** START OF Supplied information **
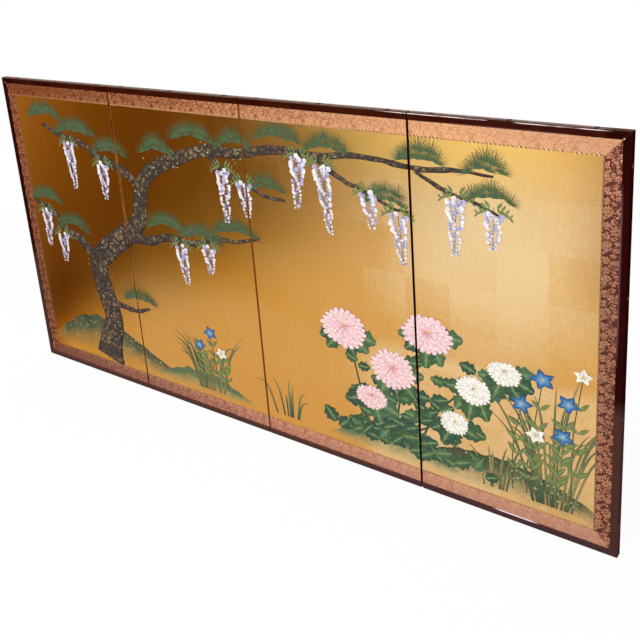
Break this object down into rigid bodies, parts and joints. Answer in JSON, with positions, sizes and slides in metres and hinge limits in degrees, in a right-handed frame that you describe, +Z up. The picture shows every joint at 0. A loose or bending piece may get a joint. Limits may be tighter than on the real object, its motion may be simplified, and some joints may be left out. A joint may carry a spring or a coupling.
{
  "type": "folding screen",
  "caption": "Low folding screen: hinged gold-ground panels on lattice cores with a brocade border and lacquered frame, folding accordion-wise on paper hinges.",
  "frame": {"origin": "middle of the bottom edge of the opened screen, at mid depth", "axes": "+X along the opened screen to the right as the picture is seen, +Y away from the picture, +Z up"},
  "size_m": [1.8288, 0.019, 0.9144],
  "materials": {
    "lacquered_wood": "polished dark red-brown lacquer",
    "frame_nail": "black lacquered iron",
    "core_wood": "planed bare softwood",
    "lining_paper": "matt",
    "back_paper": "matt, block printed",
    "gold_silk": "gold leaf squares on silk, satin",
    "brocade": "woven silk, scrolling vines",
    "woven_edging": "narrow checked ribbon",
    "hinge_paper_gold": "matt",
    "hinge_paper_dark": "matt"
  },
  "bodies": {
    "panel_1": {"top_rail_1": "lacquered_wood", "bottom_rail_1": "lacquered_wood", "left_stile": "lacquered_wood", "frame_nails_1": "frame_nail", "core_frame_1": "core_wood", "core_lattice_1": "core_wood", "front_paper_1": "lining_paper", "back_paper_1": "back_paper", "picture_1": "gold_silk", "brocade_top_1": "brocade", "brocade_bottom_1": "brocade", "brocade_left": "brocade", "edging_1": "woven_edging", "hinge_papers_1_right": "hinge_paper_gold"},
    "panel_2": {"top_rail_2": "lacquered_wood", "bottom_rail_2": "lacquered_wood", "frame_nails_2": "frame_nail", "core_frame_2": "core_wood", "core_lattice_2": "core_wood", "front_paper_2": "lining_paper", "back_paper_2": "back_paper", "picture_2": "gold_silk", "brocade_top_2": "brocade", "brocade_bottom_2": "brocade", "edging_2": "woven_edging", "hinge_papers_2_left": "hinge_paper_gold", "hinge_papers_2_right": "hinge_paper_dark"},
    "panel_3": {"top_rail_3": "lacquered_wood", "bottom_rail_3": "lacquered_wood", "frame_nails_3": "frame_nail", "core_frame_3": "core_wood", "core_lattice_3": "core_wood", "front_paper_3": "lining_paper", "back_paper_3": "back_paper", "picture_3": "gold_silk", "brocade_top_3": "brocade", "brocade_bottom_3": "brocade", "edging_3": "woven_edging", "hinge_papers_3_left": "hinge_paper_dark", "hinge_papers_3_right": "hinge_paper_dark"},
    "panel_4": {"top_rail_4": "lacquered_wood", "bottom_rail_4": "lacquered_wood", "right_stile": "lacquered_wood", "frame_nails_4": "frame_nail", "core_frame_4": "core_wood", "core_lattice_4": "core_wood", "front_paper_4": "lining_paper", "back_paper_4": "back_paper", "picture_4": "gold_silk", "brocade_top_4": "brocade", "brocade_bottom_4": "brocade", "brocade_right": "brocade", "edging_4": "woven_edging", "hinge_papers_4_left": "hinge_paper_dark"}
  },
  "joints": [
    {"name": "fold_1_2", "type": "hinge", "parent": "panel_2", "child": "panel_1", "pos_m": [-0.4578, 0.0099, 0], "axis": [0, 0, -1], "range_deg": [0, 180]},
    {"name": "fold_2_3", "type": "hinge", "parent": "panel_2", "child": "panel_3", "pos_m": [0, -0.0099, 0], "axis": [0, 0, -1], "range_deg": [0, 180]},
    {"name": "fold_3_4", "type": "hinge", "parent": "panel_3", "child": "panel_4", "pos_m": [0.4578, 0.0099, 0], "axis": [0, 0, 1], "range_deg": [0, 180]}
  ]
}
** END OF Supplied information **
## What is required
Please return the data above exactly as given.

## The answer
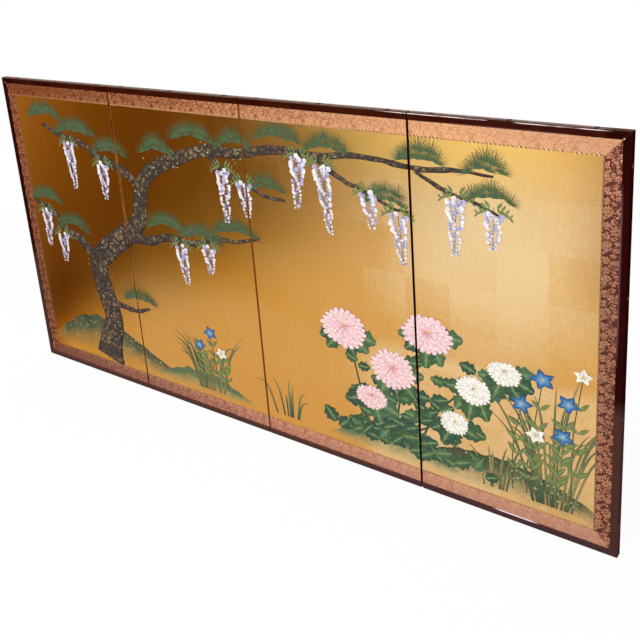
Break this object down into rigid bodies, parts and joints. Answer in JSON, with positions, sizes and slides in metres and hinge limits in degrees, in a right-handed frame that you describe, +Z up. The picture shows every joint at 0. A loose or bending piece may get a joint. Limits may be tighter than on the real object, its motion may be simplified, and some joints may be left out. A joint may carry a spring or a coupling.
{
  "type": "folding screen",
  "caption": "Low folding screen: hinged gold-ground panels on lattice cores with a brocade border and lacquered frame, folding accordion-wise on paper hinges.",
  "frame": {"origin": "middle of the bottom edge of the opened screen, at mid depth", "axes": "+X along the opened screen to the right as the picture is seen, +Y away from the picture, +Z up"},
  "size_m": [1.8288, 0.019, 0.9144],
  "materials": {
    "lacquered_wood": "polished dark red-brown lacquer",
    "frame_nail": "black lacquered iron",
    "core_wood": "planed bare softwood",
    "lining_paper": "matt",
    "back_paper": "matt, block printed",
    "gold_silk": "gold leaf squares on silk, satin",
    "brocade": "woven silk, scrolling vines",
    "woven_edging": "narrow checked ribbon",
    "hinge_paper_gold": "matt",
    "hinge_paper_dark": "matt"
  },
  "bodies": {
    "panel_1": {"top_rail_1": "lacquered_wood", "bottom_rail_1": "lacquered_wood", "left_stile": "lacquered_wood", "frame_nails_1": "frame_nail", "core_frame_1": "core_wood", "core_lattice_1": "core_wood", "front_paper_1": "lining_paper", "back_paper_1": "back_paper", "picture_1": "gold_silk", "brocade_top_1": "brocade", "brocade_bottom_1": "brocade", "brocade_left": "brocade", "edging_1": "woven_edging", "hinge_papers_1_right": "hinge_paper_gold"},
    "panel_2": {"top_rail_2": "lacquered_wood", "bottom_rail_2": "lacquered_wood", "frame_nails_2": "frame_nail", "core_frame_2": "core_wood", "core_lattice_2": "core_wood", "front_paper_2": "lining_paper", "back_paper_2": "back_paper", "picture_2": "gold_silk", "brocade_top_2": "brocade", "brocade_bottom_2": "brocade", "edging_2": "woven_edging", "hinge_papers_2_left": "hinge_paper_gold", "hinge_papers_2_right": "hinge_paper_dark"},
    "panel_3": {"top_rail_3": "lacquered_wood", "bottom_rail_3": "lacquered_wood", "frame_nails_3": "frame_nail", "core_frame_3": "core_wood", "core_lattice_3": "core_wood", "front_paper_3": "lining_paper", "back_paper_3": "back_paper", "picture_3": "gold_silk", "brocade_top_3": "brocade", "brocade_bottom_3": "brocade", "edging_3": "woven_edging", "hinge_papers_3_left": "hinge_paper_dark", "hinge_papers_3_right": "hinge_paper_dark"},
    "panel_4": {"top_rail_4": "lacquered_wood", "bottom_rail_4": "lacquered_wood", "right_stile": "lacquered_wood", "frame_nails_4": "frame_nail", "core_frame_4": "core_wood", "core_lattice_4": "core_wood", "front_paper_4": "lining_paper", "back_paper_4": "back_paper", "picture_4": "gold_silk", "brocade_top_4": "brocade", "brocade_bottom_4": "brocade", "brocade_right": "brocade", "edging_4": "woven_edging", "hinge_papers_4_left": "hinge_paper_dark"}
  },
  "joints": [
    {"name": "fold_1_2", "type": "hinge", "parent": "panel_2", "child": "panel_1", "pos_m": [-0.4578, 0.0099, 0], "axis": [0, 0, -1], "range_deg": [0, 180]},
    {"name": "fold_2_3", "type": "hinge", "parent": "panel_2", "child": "panel_3", "pos_m": [0, -0.0099, 0], "axis": [0, 0, -1], "range_deg": [0, 180]},
    {"name": "fold_3_4", "type": "hinge", "parent": "panel_3", "child": "panel_4", "pos_m": [0.4578, 0.0099, 0], "axis": [0, 0, 1], "range_deg": [0, 180]}
  ]
}